Big Downtown Oakland Project Faces Engineering Challenge With BART Line

Big Downtown Oakland Project Faces Engineering Challenge With BART Line


Big Downtown Oakland Project Faces Engineering Challenge With BART Line

Oakland developer Alan Dones’ and Lane Partners’ plans to build two acres of office, housing and retail space at 2100 Telegraph Ave. face a “significant structural and engineering obstacle” in that the site of the project sits over an active BART line.

Designing the property so it can safely stand above a BART tube is a surmountable challenge, the developers say. But it could increase the project’s cost, making it harder to meet demands for affordable housing and other benefits that the community is likely to seek from the project.

“Among the benefits that we want to achieve and that we intend to achieve is an amount of affordability.” Dones told a recent community meeting in downtown Oakland. “As a result of the site and the constraint that we have, we are going to have to come up with a very involved solution that creates economies of scale and that maximizes the opportunity that that challenge poses.”

The project, being developed by a partnership between Dones’s Strategic Urban Development Alliance LLC and Menlo Park-based Lane Partners, is the largest in Oakland’s downtown. It extends down 21st Street from Telegraph Avenue to Broadway and up Telegraph to 22nd Street. It sits near Oakland’s Uptown arts district, entertainment venues include the Fox and Paramount theaters, residential and commercial districts, and the 19th St. BART station.

“It is a tremendous footprint, and it’s a great opportunity to build something super fantastic,” said Peter Weingarten, co-manager of the Oakland office of design firm Gensler, which has been commissioned for the project. “It’s not often in the urban context that we get the benefit of such a gracious footprint to do something really great.”

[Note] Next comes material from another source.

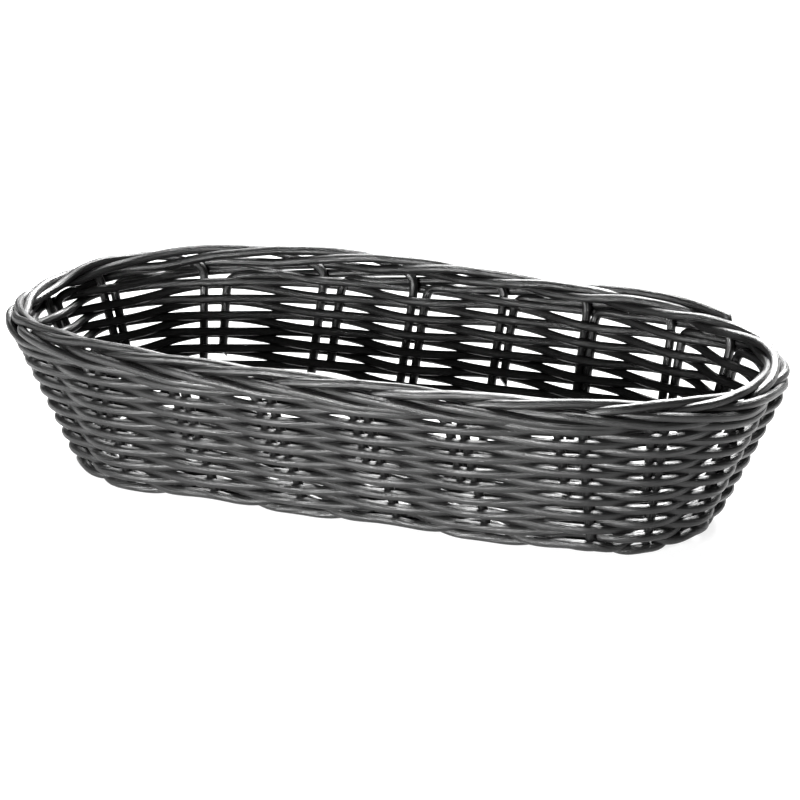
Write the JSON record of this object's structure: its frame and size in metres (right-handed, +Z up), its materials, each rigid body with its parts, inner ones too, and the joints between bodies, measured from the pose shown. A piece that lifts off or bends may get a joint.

However, the tube into BART’s 19th St. Oakland Station cuts beneath a majority of the property.

“One of the design challenges for any of the things we hope to accomplish is how do we deal structurally with building over an active rail line that runs right beneath our site,” Weingarten said. “It’s a significant structural and engineering obstacle.”

Dones said in an interview that the obstacle can be overcome but that it is likely to increase the cost of the project.

“You’ve got to get the scale to overcome to the cost,” he said.

As Strategic Urban Development and Lane look to design a large-scale project, they may also need support from the community, and Oakland residents are likely to have a wide variety of concerns about and ambitions for the project.

Activists and experts on issues including affordable housing and economic development, transportation, Oakland’s retail economy, technology and cultural preservation were invited by the developers to a community meeting in November a few blocks away from the site at the Impact Hub co-working space in Oakland. There, they were asked to break into small groups and discuss potential benefits that the project could bring.

“We decided the first thing we want to do before we get seriously committed to any development approach is to come in and talk to you and to get your feedback and your ideas,” Dones told the group.